A few hints to help you with your next story:

First, every time the speaker changes, it's a new paragraph.

Second, "flesh out" the characters. How old are they? What were they wearing? Were they tall and skinny, short for their ages, average build, or what?

Peripherals, such as the color of the gag, etc. are "nice to have," but not entirely necessary. Add them if you think doing so will contribute to the story. If you feel they have no bearing, don't worry about them

You, and other writers, write for the entertainment of the other members of the board, and I, for one, appreciate your efforts. I have always felt that good writing is hard work.

There are those that will criticize without offering suggestions. Pay no attention to them. There is a Latin phrase that applies: "Illigitimi non tatum carborundum." It means "Don't let the bastards wear you down."

I look forward to reading more of your work soon.

Drawscore

Re: Trust

Postby Lake Lover » Mon Aug 17, 2015 2:45 am

Felix, I thoroughly enjoyed this story. I couldn't leave it long enough to sneeze!
It is an easy read. Your characters and their conversation are believable. The plot is very believable.
I would bet that a number of us have found it easier to get into a self bondage than to escape it. I wonder how many have been discovered in such a state.
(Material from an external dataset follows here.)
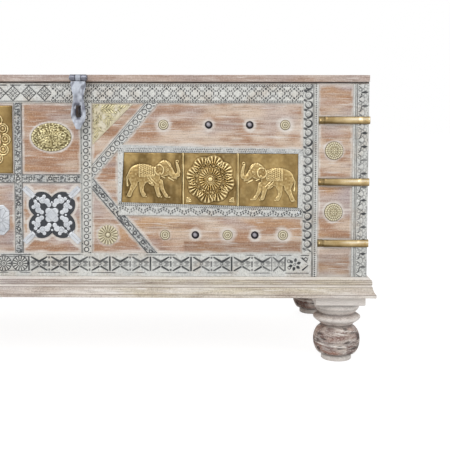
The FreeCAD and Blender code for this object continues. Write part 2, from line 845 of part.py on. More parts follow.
# Blocks in the four corners that hold the feet and the floor
corner_block = cut(
    "corner_block",
    box(
        "corner_block_blank", (inner_x - size.block_width, inner_x),
        (inner_front_y, inner_front_y + size.block_width), (base_level, floor_level),
    ),
    foot_front_right,
)
rear_corner_block = mirrored("rear_corner_block", corner_block, Y_AXIS, middle_y)
corner_blocks = group(
    "corner_blocks",
    corner_block, mirrored("corner_block_twin", corner_block),
    rear_corner_block, mirrored("rear_corner_block_twin", rear_corner_block),
)
batten_end_x = inner_x - size.block_width
front_batten = box(
    "front_batten", (-batten_end_x, batten_end_x),
    (inner_front_y, inner_front_y + size.batten_width), (base_level, floor_level),
)
floor_battens = group(
    "floor_battens", front_batten, mirrored("rear_batten", front_batten, Y_AXIS, middle_y)
)
floor_board = box(
    "floor_board", (-inner_x, inner_x), (inner_front_y, inner_rear_y),
    (floor_level, floor_level + size.floor_thickness),
)

# Plinth moulding, mitred at the four corners
moulding_arcs = {index: size.plinth_height * share for index, share in PLINTH_ARC_SHARES.items()}
corner_x = half_width + size.plinth_reach
corner_y = rear_y + size.plinth_reach
rear_run = padded(
    "plinth_rear_run", "YZ_Plane",
    [(rear_y + size.plinth_reach * out, base_level + size.plinth_height * up)
     for out, up in PLINTH_PROFILE_SHARES],
    corner_x * 2, x=-corner_x, bends=moulding_arcs,
)
rear_mitre = padded(
    "plinth_rear_mitre", "XY_Plane",
    [(-half_width, rear_y), (half_width, rear_y), (corner_x, corner_y), (-corner_x, corner_y)],
    size.plinth_height + size.overrun * 2, z=base_level - size.overrun,
)
side_run = padded(
    "plinth_side_run", "XZ_Plane",
    [(half_width + size.plinth_reach * out, base_level + size.plinth_height * up)
     for out, up in PLINTH_PROFILE_SHARES],
    (corner_y - middle_y) * 2, y=corner_y, bends=moulding_arcs,
)
side_mitre = padded(
    "plinth_side_mitre", "XY_Plane",
    [(half_width, front_y), (corner_x, front_y - size.plinth_reach), (corner_x, corner_y), (half_width, rear_y)],
    size.plinth_height + size.overrun * 2, z=base_level - size.overrun,
)
plinth_back = common("plinth_back", rear_run, rear_mitre)
plinth_front = mirrored("plinth_front", plinth_back, Y_AXIS, middle_y)
plinth_right = common("plinth_right", side_run, side_mitre)
plinth_left = mirrored("plinth_left", plinth_right)

# Butt hinges let into the back board's top edge and the lid's underside
leaf_half = size.hinge_length / 2
knuckle_length = size.hinge_length * KNUCKLE_SHARE
leaf_y = rear_y - size.hinge_leaf_depth
hinge_start_x = size.hinge_place - leaf_half
hinge_end_x = size.hinge_place + leaf_half
inner_knuckle = (hinge_start_x + knuckle_length + size.hinge_clearance,
                 hinge_end_x - knuckle_length - size.hinge_clearance)
outer_knuckles = ((hinge_start_x, hinge_start_x + knuckle_length), (hinge_end_x - knuckle_length, hinge_end_x))


def hinge_screws(name, level, downward):
    """Make the countersunk screws of one leaf, with their heads at a level."""
    screws = []
    for number, share in enumerate(SCREW_SHARES, start=1):
        x = size.hinge_place + size.hinge_length * share
        y = leaf_y + size.hinge_leaf_depth / 2
        head_level = level - size.screw_head_height if downward else level
        shank_level = level - size.screw_length if downward else level + size.screw_head_height
        radii = (size.screw_radius, size.screw_head_radius)
        low, high = radii if downward else radii[::-1]
        head = cone(f"{name}_head_{number}", low, high, size.screw_head_height, x, y, head_level)
        shank = cylinder(
            f"{name}_shank_{number}", size.screw_radius, size.screw_length - size.screw_head_height,
            x, y, shank_level,
        )
        screws.append(fuse(f"{name}_{number}", head, shank))
    return group(name, *screws)


def hinge_leaf(name, low, high, knuckles, screws):
    """Make one leaf with its knuckles, bored for the pin and for its screws."""
    plate = box(name + "_plate", (hinge_start_x, hinge_end_x), (leaf_y, rear_y), (low, high))
    pieces = [plate]
    for number, (start, end) in enumerate(knuckles, start=1):
        pieces.append(box(f"{name}_neck_{number}", (start, end), (rear_y, hinge_y), (low, high)))
        pieces.append(cylinder(
            f"{name}_knuckle_{number}", size.hinge_knuckle_radius, end - start,
            start, hinge_y, hinge_level, TO_RIGHT,
        ))
    bore = cylinder(
        name + "_bore", bore_radius, size.hinge_length + size.overrun * 2,
        hinge_start_x - size.overrun, hinge_y, hinge_level, TO_RIGHT,
    )
    return cut(name, fuse(name + "_blank", *pieces), bore, screws)


def headed_pin(name, start_x, end_x, y, level):
    """Make a pin with a round head outside each end of what it joins."""
    shank = cylinder(name + "_shank", size.pin_radius, end_x - start_x, start_x, y, level, TO_RIGHT)
    heads = [
        cylinder(f"{name}_head_{number}", size.pin_head_radius, size.pin_head_length, x, y, level, TO_RIGHT)
        for number, x in enumerate((start_x - size.pin_head_length, end_x), start=1)
    ]
    return fuse(name, shank, *heads)


chest_screws = hinge_screws("chest_leaf_screws", body_top, True)
lid_screws = hinge_screws("lid_leaf_screws", lid_level, False)
hinge_leaves_chest = pair(
    "hinge_leaves_chest",
    hinge_leaf("chest_leaf", body_top - size.hinge_leaf_thickness, body_top, outer_knuckles, chest_screws),
)
hinge_leaves_lid = pair(
    "hinge_leaves_lid",
    hinge_leaf("lid_leaf", lid_level, lid_level + size.hinge_leaf_thickness, (inner_knuckle,), lid_screws),
)
hinge_screws_chest = pair("hinge_screws_chest", chest_screws)
hinge_screws_lid = pair("hinge_screws_lid", lid_screws)
hinge_pins = pair(
    "hinge_pins",
    headed_pin("hinge_pin", hinge_start_x - size.pin_end_gap, hinge_end_x + size.pin_end_gap, hinge_y, hinge_level),
)


def hinge_mortise(name, low, high):
    """Make the recess that one leaf lies in."""
    return box(
        name,
        (hinge_start_x - size.mortise_clearance, hinge_end_x + size.mortise_clearance),
        (leaf_y - size.mortise_clearance, rear_y + size.overrun),
        (low, high),
    )


# Eyes of the hasps on the lid's front edge, each with two lugs, a plate and two driven spikes
lug_start_x = size.knuckle_width / 2 + size.knuckle_gap
lug_end_x = lug_start_x + size.lug_width
eye_pieces = [
    box(
        "eye_plate", (hasp_x - lug_end_x, hasp_x + lug_end_x),
        (lid_front_y - size.eye_plate_thickness, lid_front_y),
        (lid_level + size.eye_plate_margin, lid_top - size.eye_plate_margin),
    )
]
for number, start in enumerate((lug_start_x, -lug_end_x), start=1):
    lug_x = hasp_x + start
    eye_pieces += [
        cylinder(f"eye_lug_{number}", size.knuckle_radius, size.lug_width, lug_x, hasp_y, hasp_level, TO_RIGHT),
        box(
            f"eye_stem_{number}", (lug_x, lug_x + size.lug_width),
            (hasp_y, lid_front_y), (hasp_level - size.lug_stem, hasp_level),
        ),
        cylinder(
            f"eye_spike_{number}", size.spike_radius, size.spike_length,
            lug_x + size.lug_width / 2, lid_front_y, hasp_level, TO_REAR,
        ),
    ]
eye_bore = cylinder(
    "eye_bore", bore_radius, (lug_end_x + size.overrun) * 2,
    hasp_x - lug_end_x - size.overrun, hasp_y, hasp_level, TO_RIGHT,
)
hasp_eye_plates = pair("hasp_eye_plates", cut("hasp_eye", fuse("hasp_eye_blank", *eye_pieces), eye_bore))
hasp_pins = pair(
    "hasp_pins",
    headed_pin(
        "hasp_pin", hasp_x - lug_end_x - size.pin_end_gap, hasp_x + lug_end_x + size.pin_end_gap,
        hasp_y, hasp_level,
    ),
)

# Hasps: a waisted iron leaf with a slot, a knuckle and a tip bent outwards
shoulder = size.knuckle_radius + size.hasp_shoulder_gap
hasp_levels = (
    (size.knuckle_width, ZERO),
    (size.knuckle_width, shoulder),
    (size.hasp_top_width, shoulder),
    (size.hasp_top_width, size.hasp_length * HASP_TOP_SHARE),
    (size.hasp_neck_width, size.hasp_length * HASP_NECK_SHARE),
    (size.hasp_bulge_width, size.hasp_length * HASP_BULGE_SHARE),
    (size.hasp_tip_width, size.hasp_length),
)
hasp_outline = [(-(width / 2), -drop) for width, drop in hasp_levels]
hasp_outline += [(width / 2, -drop) for width, drop in reversed(hasp_levels)]
leaf_half_thickness = size.hasp_thickness / 2
bend_drop = size.hasp_length * HASP_BEND_SHARE
hasp_side = [
    (-leaf_half_thickness, ZERO),
    (-leaf_half_thickness, -bend_drop),
    (-leaf_half_thickness - size.hasp_tip_bend, -size.hasp_length),
    (leaf_half_thickness - size.hasp_tip_bend, -size.hasp_length),
    (leaf_half_thickness, -bend_drop),
    (leaf_half_thickness, ZERO),
]
leaf_depth = size.hasp_thickness + size.hasp_tip_bend + size.overrun * 2
leaf_face = padded(
    "hasp_face", "XZ_Plane", hasp_outline, leaf_depth,
    hasp_x, hasp_y + leaf_half_thickness + size.overrun, hasp_level,
)
leaf_side = padded(
    "hasp_side", "YZ_Plane", hasp_side, size.hasp_bulge_width + size.overrun * 2,
    hasp_x - size.hasp_bulge_width / 2 - size.overrun, hasp_y, hasp_level,
)
hasp_knuckle = cylinder(
    "hasp_knuckle", size.knuckle_radius, size.knuckle_width,
    hasp_x - size.knuckle_width / 2, hasp_y, hasp_level, TO_RIGHT,
)
slot_half_width = size.staple_wire_radius + size.slot_side_clearance
slot_half_height = size.staple_height / 2 + size.slot_end_clearance
hasp_slot = box(
    "hasp_slot", (hasp_x - slot_half_width, hasp_x + slot_half_width),
    (hasp_y - leaf_depth, hasp_y + leaf_depth),
    (staple_level - slot_half_height, staple_level + slot_half_height),
)
hasp_right = cut(
    "hasp_right", fuse("hasp_blank", common("hasp_leaf", leaf_face, leaf_side), hasp_knuckle),
    hasp_slot, eye_bore,
)
hasp_left = mirrored("hasp_left", hasp_right)

# Boards of the carcass and the lid, bored for all that is driven into them
board_levels = (base_level, body_top)
front_board = cut(
    "front_board",
    box("front_board_blank", (-half_width, half_width), (front_y, inner_front_y), board_levels),
    ring_studs, dome_nails, round_bosses, daisy_rosettes, strap_nails, small_nails, staples,
)
chest_mortise = hinge_mortise("chest_mortise", body_top - size.hinge_leaf_thickness, body_top + size.overrun)
back_board = cut(
    "back_board",
    box("back_board_blank", (-half_width, half_width), (inner_rear_y, rear_y), board_levels),
    chest_mortise, mirrored("chest_mortise_twin", chest_mortise), hinge_screws_chest,
)
side_board_right = cut(
    "side_board_right",
    box("side_board_blank", (inner_x, half_width), (inner_front_y, inner_rear_y), board_levels),
    strap_nails,
)
side_board_left = mirrored("side_board_left", side_board_right)
lid_mortise = hinge_mortise("lid_mortise", lid_level - size.overrun, lid_level + size.hinge_leaf_thickness)
lid_board = cut(
    "lid_board",
    box("lid_blank", (-half_width, half_width), (lid_front_y, rear_y), (lid_level, lid_top)),
    lid_mortise, mirrored("lid_mortise_twin", lid_mortise), hinge_screws_lid, hasp_eye_plates,
)
lid_cleats = pair(
    "lid_cleats",
    box(
        "lid_cleat",
        (size.cleat_place - size.cleat_width / 2, size.cleat_place + size.cleat_width / 2),
        (inner_front_y + size.cleat_clearance, inner_rear_y - size.cleat_clearance),
        (lid_level - size.cleat_height, lid_level),
    ),
)

SUB_PARTS = [
    front_board, back_board, side_board_left, side_board_right, floor_board, floor_battens, corner_blocks,
    plinth_front, plinth_back, plinth_left, plinth_right,
    foot_front_left, foot_front_right, foot_rear_left, foot_rear_right,
    top_rail, bottom_rail, inner_stile_left, inner_stile_right, field_stile_left, field_stile_right,
    end_stile_left, end_stile_right, corner_stile_left, corner_stile_right, cross_rails,
    upper_brace_left, upper_brace_right, lower_brace_left, lower_brace_right,
    tile_frame_left, tile_frame_right, brass_tiles_left, brass_tiles_right,
    centre_brass_panel, centre_silver_plate, oval_medallions, fret_plates, corner_gussets,
    daisy_rosettes, round_bosses, ring_studs, dome_nails, small_nails,
    brass_straps_left, brass_straps_right, strap_nails, staples,
    hinge_leaves_chest, hinge_pins, hinge_screws_chest,
    lid_board, lid_cleats, hinge_leaves_lid, hinge_screws_lid, hasp_eye_plates, hasp_pins,
    hasp_left, hasp_right,
]

doc.recompute()
faults = [item.Label for item in doc.Objects if {"Invalid", "Error"} & set(item.State)]
faults += [part.Label for part in SUB_PARTS if part.Shape.isNull() or not part.Shape.isValid()]
if faults:
    raise SystemExit("These objects failed: " + ", ".join(faults))

os.makedirs("parts", exist_ok=True)
for part in SUB_PARTS:
    part.Shape.exportStep(os.path.join("parts", part.Label + ".step"))
    print(f"{part.Label}: {len(part.Shape.Solids)} solids, {part.Shape.Volume:.0f} mm3")
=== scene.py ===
"""Arabic dowry chest: a low, wide wooden trunk on turned feet, with a carved and brass-mounted front.

Sizes in the classes are millimetres and the meshes are metres.  +Z is up, the front faces -Y, and the origin
is on the floor under the middle of the chest.  The right half is described, and the left half mirrors it.
"""
import logging
import math
from dataclasses import dataclass
from enum import Enum
from typing import Any, Callable, Sequence

import bpy
import numpy as np
from mathutils import Matrix, Vector

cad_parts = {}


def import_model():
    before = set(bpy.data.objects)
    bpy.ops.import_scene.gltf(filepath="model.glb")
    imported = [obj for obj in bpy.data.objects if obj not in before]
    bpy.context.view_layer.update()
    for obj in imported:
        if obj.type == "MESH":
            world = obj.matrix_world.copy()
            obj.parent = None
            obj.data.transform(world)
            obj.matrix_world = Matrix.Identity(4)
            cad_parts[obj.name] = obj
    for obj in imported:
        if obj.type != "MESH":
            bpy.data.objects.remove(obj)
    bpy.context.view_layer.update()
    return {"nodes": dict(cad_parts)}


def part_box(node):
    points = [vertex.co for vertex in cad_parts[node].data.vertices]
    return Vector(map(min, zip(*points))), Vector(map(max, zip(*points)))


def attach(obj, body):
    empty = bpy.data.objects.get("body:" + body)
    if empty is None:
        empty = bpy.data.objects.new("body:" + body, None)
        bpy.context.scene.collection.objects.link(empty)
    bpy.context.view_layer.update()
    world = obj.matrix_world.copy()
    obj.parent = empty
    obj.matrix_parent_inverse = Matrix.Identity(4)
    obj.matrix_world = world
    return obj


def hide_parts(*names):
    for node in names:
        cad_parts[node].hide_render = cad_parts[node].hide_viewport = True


LOG = logging.getLogger("dowry_chest")

# Metres to a millimetre, how near points merge, and how many random hills stand in a row before they repeat
MM = 0.001
WELD = 1e-6
LATTICE = 97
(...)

I'm looking forward to your next story.

Re: Trust

Postby Lake Lover » Mon Aug 17, 2015 3:04 am

Thanks for the link to your story, "Friendly Competition." I had not read it before.

Re: Trust

Postby xtc » Mon Aug 17, 2015 4:51 am

Well told and a nice set up for future stories.
Boxer shorts are cool,
but little speedos rule!

More by the same author: viewtopic.php?f=5&t=22729

Re: Trust

Postby ebascoray » Mon Aug 17, 2015 6:05 pm

Hmmmm...Good story, FelishSH. Keep on writing...

Ebascoray

Re: Trust

Postby FelixSH » Tue Aug 18, 2015 9:55 am

Thanks for the feedback and the suggestions, both are highly appreciated. It feels good to know that people enjoyed my little writing exercise. :)

Re: Trust

Postby Bondage in Paris » Tue Sep 01, 2015 7:44 am

Great story Felix.

I love the "please, just retie my hands".